What is needed
Transcribe only the lines of the listing below from the one holding "part finishes it." through the one holding "return np.random.default_rng(SCATTER_SEED +", inclusive, without any change.

(Items listed in a dataset)
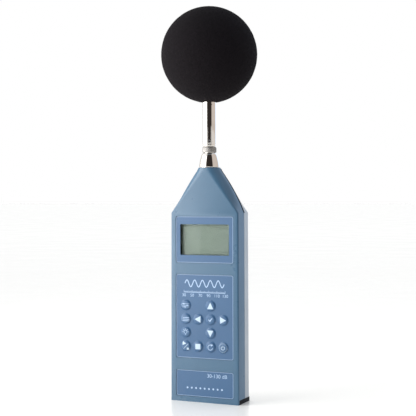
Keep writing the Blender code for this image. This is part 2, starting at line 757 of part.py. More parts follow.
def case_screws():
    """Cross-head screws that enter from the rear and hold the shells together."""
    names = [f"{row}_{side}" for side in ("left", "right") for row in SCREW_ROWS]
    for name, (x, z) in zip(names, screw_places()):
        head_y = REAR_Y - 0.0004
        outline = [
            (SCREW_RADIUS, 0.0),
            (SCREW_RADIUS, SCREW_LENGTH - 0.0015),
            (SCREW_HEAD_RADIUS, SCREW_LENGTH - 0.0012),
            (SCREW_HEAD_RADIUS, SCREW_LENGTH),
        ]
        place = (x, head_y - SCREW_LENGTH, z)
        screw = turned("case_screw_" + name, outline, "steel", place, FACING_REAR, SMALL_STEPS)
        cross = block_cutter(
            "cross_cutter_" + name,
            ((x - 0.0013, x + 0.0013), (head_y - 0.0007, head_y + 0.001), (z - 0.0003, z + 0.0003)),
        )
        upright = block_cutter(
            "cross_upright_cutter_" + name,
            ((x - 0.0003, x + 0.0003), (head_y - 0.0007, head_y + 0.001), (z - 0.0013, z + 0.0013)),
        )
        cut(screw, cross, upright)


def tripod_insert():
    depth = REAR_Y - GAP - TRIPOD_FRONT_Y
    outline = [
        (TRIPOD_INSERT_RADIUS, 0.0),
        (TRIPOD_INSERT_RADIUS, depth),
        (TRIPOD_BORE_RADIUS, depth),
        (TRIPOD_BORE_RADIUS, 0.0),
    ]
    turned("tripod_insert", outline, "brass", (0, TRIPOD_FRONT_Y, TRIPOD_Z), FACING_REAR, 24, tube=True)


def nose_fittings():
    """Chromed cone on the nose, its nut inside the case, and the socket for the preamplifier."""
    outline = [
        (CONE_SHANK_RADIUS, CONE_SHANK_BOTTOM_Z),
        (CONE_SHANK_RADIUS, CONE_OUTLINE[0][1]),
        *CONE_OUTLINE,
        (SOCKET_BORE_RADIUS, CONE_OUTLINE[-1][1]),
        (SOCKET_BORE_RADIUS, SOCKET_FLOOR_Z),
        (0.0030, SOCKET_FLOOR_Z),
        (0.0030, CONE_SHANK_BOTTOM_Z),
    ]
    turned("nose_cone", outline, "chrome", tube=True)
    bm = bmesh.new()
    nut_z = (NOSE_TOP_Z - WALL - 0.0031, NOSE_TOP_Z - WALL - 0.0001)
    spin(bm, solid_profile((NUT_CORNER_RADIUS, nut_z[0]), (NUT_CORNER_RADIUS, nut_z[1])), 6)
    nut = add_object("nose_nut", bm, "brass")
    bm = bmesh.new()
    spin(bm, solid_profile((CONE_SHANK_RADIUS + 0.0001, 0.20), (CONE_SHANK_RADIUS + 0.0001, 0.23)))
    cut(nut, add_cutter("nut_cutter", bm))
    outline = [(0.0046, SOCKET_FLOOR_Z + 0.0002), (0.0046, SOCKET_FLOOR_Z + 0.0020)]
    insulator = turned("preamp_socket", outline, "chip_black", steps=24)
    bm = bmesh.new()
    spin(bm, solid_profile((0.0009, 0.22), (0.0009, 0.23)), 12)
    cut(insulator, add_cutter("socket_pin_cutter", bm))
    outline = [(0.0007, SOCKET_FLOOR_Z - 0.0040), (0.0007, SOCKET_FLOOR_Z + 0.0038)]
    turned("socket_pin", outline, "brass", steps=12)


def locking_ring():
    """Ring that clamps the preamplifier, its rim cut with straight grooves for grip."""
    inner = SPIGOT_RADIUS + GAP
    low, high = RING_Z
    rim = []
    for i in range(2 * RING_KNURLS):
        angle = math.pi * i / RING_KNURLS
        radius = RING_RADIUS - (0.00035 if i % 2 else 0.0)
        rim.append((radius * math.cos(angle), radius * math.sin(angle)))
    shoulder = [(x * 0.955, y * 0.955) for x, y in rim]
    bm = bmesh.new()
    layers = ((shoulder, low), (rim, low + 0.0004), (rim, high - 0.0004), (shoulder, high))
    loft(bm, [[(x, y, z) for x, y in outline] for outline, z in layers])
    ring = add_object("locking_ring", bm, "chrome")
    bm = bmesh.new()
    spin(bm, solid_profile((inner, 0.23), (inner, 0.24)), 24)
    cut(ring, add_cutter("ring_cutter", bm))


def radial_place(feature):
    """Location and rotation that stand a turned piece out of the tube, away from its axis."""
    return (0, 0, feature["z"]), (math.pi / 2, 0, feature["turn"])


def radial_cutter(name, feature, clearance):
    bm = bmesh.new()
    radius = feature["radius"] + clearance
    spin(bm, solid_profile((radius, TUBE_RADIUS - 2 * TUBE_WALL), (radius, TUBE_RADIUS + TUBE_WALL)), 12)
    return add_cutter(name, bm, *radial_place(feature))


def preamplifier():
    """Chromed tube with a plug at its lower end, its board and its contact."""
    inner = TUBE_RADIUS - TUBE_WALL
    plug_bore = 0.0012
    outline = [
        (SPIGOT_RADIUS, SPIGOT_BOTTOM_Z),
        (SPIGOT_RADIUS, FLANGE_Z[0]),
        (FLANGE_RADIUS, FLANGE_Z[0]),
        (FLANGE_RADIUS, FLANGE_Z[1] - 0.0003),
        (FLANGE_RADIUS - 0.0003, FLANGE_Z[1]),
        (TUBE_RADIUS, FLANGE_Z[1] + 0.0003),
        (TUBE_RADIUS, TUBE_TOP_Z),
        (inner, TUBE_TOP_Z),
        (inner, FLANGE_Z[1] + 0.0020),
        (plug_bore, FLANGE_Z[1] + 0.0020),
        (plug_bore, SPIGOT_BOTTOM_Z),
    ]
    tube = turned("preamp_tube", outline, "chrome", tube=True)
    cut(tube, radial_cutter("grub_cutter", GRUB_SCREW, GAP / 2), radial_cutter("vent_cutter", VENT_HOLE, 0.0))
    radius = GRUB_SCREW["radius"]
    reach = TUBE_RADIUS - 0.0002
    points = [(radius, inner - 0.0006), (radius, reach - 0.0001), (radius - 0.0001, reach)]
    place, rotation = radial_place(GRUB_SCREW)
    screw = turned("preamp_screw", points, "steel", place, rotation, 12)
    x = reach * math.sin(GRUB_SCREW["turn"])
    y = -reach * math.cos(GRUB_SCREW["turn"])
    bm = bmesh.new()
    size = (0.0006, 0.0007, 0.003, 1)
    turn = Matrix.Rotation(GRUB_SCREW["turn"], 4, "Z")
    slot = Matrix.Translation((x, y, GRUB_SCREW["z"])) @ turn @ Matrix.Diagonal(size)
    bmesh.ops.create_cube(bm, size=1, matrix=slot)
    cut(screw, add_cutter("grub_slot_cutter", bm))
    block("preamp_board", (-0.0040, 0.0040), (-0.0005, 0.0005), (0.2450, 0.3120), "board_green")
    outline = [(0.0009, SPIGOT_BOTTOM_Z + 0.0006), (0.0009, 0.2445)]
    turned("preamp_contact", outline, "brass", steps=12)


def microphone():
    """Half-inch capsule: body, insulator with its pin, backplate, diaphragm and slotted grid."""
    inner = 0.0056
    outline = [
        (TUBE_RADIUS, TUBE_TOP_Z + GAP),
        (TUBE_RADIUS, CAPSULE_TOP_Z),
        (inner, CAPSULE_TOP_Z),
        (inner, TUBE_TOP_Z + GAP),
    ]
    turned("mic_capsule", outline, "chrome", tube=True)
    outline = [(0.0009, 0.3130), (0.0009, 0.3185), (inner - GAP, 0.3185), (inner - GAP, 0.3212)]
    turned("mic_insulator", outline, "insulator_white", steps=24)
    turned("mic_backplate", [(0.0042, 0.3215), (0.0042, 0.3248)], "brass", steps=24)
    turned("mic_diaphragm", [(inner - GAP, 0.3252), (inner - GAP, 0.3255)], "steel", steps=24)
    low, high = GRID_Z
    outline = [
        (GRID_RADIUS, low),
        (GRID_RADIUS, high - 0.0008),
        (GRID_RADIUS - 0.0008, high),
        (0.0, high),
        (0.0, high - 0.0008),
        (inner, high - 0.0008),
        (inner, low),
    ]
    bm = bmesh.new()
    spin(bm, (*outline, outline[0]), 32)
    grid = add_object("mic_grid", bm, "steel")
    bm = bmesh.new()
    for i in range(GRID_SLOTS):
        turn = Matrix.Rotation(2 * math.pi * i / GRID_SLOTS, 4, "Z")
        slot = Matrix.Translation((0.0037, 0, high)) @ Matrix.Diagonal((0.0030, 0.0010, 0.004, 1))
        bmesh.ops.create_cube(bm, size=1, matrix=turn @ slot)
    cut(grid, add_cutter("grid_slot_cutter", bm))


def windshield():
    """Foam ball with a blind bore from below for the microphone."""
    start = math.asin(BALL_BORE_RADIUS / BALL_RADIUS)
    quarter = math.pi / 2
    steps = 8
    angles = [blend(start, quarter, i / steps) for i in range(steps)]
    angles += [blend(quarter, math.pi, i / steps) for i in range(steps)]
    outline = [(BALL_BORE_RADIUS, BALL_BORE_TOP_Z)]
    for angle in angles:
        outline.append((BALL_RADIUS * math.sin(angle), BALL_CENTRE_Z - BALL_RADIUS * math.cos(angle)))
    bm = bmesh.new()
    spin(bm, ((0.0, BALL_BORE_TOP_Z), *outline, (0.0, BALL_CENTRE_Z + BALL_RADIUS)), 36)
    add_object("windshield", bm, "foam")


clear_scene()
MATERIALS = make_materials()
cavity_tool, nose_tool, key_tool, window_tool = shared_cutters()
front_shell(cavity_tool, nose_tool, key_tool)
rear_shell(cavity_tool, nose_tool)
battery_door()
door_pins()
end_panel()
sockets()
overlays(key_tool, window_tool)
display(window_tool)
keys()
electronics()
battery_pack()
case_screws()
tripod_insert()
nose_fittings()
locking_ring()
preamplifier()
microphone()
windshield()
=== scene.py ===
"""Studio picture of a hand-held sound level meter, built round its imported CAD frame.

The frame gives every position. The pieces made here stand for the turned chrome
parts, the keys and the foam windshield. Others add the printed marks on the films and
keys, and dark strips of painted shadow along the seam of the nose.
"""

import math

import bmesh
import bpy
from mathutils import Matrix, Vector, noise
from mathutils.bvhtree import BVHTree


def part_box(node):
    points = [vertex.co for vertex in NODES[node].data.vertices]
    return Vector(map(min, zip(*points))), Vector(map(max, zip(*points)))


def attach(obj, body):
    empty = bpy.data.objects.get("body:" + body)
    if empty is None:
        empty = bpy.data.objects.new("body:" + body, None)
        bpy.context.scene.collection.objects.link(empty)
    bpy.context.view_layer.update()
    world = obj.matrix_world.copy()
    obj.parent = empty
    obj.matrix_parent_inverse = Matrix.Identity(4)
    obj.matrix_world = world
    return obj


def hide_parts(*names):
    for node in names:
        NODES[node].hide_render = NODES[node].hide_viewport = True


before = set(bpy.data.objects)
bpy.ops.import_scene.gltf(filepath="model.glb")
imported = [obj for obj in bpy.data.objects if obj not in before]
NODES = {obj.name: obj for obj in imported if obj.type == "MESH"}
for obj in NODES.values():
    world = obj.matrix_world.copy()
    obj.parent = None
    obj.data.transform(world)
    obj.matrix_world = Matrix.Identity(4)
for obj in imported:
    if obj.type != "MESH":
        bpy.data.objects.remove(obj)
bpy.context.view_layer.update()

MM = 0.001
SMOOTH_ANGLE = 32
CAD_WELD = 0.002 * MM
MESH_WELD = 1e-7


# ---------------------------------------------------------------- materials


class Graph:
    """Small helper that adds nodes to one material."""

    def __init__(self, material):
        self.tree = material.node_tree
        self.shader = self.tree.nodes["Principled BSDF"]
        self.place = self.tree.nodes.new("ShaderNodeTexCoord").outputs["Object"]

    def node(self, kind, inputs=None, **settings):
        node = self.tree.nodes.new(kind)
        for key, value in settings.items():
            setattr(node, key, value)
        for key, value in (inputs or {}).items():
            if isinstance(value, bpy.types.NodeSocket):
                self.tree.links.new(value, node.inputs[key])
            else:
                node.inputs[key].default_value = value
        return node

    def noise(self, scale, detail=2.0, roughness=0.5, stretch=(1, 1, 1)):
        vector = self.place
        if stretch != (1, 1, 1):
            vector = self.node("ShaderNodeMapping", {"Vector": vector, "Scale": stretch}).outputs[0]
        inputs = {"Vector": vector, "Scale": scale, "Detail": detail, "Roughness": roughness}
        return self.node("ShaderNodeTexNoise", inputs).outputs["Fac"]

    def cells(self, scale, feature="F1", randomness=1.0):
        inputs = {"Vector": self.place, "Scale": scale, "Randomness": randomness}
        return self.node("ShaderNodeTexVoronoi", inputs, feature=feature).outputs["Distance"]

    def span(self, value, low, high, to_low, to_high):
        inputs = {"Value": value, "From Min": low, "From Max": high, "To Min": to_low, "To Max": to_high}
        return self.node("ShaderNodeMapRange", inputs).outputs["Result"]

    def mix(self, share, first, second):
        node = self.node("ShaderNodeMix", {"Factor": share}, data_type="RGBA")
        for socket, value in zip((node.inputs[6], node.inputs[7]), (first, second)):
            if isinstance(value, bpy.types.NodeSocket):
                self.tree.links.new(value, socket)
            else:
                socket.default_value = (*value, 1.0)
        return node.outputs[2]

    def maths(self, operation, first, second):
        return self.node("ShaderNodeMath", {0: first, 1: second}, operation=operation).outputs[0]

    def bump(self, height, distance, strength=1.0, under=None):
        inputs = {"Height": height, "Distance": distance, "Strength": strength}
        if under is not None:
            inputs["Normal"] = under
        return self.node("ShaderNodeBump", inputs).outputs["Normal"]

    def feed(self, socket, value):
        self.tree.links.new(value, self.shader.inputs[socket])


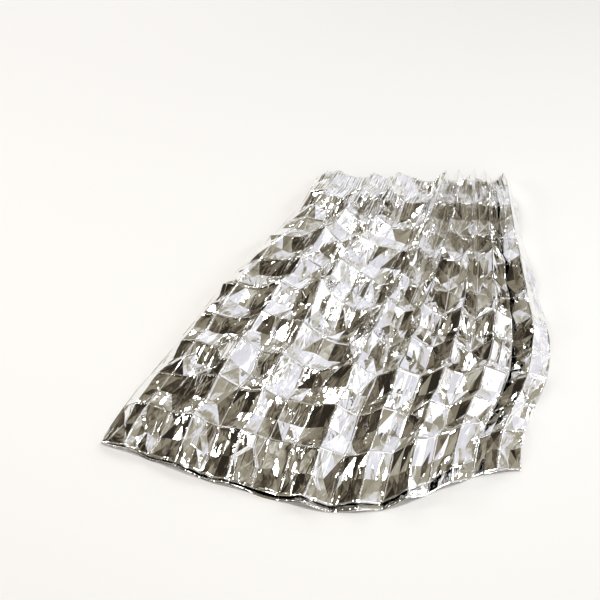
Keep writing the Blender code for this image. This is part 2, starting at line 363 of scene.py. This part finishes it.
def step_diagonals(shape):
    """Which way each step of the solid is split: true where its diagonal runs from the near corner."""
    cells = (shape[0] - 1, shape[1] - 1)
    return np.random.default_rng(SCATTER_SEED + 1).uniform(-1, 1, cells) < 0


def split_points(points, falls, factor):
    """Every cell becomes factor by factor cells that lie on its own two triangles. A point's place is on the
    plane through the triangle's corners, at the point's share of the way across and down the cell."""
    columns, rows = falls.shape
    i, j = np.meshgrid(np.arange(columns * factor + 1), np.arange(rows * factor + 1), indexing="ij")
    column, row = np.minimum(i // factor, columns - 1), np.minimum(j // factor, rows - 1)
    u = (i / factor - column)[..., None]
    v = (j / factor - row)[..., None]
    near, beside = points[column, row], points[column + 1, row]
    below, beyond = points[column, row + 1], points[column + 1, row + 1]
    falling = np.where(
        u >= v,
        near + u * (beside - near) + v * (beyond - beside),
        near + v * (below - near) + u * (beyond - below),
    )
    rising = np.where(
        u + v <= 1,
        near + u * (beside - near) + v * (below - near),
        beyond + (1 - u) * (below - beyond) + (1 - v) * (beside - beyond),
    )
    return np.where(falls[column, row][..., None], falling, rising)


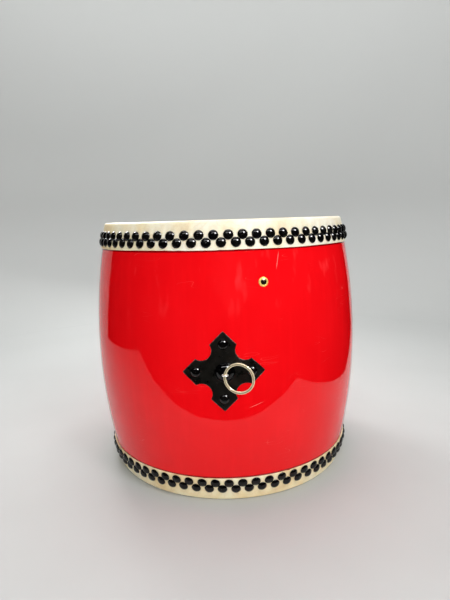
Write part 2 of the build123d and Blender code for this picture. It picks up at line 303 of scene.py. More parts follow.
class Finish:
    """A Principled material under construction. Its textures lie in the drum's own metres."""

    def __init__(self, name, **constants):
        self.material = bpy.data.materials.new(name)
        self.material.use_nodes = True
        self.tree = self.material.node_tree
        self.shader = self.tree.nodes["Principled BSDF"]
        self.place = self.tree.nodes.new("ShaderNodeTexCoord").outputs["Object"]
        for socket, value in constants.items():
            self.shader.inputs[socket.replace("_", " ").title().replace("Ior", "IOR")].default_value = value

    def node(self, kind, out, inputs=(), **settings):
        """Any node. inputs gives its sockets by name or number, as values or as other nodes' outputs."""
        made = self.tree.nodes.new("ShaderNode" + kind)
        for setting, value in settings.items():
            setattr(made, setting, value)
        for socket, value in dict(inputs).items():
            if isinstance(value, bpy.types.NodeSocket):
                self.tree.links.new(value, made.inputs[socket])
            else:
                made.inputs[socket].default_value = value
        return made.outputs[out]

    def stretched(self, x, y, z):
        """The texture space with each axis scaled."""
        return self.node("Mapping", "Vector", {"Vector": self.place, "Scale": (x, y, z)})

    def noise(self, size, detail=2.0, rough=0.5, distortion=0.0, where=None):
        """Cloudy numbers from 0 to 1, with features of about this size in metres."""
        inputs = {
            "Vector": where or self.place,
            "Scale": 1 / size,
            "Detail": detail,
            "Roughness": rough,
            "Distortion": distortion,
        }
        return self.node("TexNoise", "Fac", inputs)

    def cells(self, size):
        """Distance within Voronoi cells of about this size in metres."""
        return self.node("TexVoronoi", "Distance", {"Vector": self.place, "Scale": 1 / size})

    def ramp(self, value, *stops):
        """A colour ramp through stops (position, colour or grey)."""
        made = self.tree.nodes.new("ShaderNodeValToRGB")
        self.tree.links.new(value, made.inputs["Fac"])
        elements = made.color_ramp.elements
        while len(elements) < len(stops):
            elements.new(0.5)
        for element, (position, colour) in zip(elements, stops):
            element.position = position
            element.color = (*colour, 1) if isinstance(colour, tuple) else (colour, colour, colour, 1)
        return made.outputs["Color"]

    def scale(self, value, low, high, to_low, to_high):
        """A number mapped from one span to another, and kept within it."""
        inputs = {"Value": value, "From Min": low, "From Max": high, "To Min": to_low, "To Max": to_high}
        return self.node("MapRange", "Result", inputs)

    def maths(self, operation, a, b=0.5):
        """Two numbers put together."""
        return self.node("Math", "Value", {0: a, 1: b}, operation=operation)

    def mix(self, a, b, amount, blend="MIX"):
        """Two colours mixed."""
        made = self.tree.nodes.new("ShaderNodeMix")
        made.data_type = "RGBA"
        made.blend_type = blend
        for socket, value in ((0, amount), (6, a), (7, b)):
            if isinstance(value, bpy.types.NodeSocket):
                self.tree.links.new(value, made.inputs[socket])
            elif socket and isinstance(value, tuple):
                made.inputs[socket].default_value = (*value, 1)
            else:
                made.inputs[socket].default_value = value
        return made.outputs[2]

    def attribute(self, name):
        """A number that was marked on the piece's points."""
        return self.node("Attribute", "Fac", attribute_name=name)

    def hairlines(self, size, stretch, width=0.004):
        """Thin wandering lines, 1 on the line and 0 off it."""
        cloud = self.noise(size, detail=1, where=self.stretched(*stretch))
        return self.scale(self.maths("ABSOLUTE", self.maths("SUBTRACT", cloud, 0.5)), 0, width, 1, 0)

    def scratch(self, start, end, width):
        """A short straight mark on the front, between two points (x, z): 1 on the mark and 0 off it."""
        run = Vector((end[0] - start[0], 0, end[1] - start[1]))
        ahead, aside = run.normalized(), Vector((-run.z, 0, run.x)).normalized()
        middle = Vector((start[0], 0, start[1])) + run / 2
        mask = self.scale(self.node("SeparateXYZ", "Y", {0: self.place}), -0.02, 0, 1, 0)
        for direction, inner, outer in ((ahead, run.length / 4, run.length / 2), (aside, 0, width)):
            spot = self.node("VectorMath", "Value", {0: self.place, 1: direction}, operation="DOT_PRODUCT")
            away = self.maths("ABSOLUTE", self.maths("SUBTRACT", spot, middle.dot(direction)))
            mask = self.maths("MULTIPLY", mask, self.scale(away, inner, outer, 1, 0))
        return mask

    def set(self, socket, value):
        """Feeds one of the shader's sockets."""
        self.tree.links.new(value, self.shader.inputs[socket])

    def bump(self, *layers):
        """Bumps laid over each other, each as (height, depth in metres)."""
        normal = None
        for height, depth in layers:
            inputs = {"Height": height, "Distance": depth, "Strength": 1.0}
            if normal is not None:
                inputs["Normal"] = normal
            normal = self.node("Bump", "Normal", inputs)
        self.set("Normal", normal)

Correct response
Keep writing the Blender code for this image. This is part 2, starting at line 363 of scene.py. This part finishes it.
def step_diagonals(shape):
    """Which way each step of the solid is split: true where its diagonal runs from the near corner."""
    cells = (shape[0] - 1, shape[1] - 1)
    return np.random.default_rng(SCATTER_SEED + 1).uniform(-1, 1, cells) < 0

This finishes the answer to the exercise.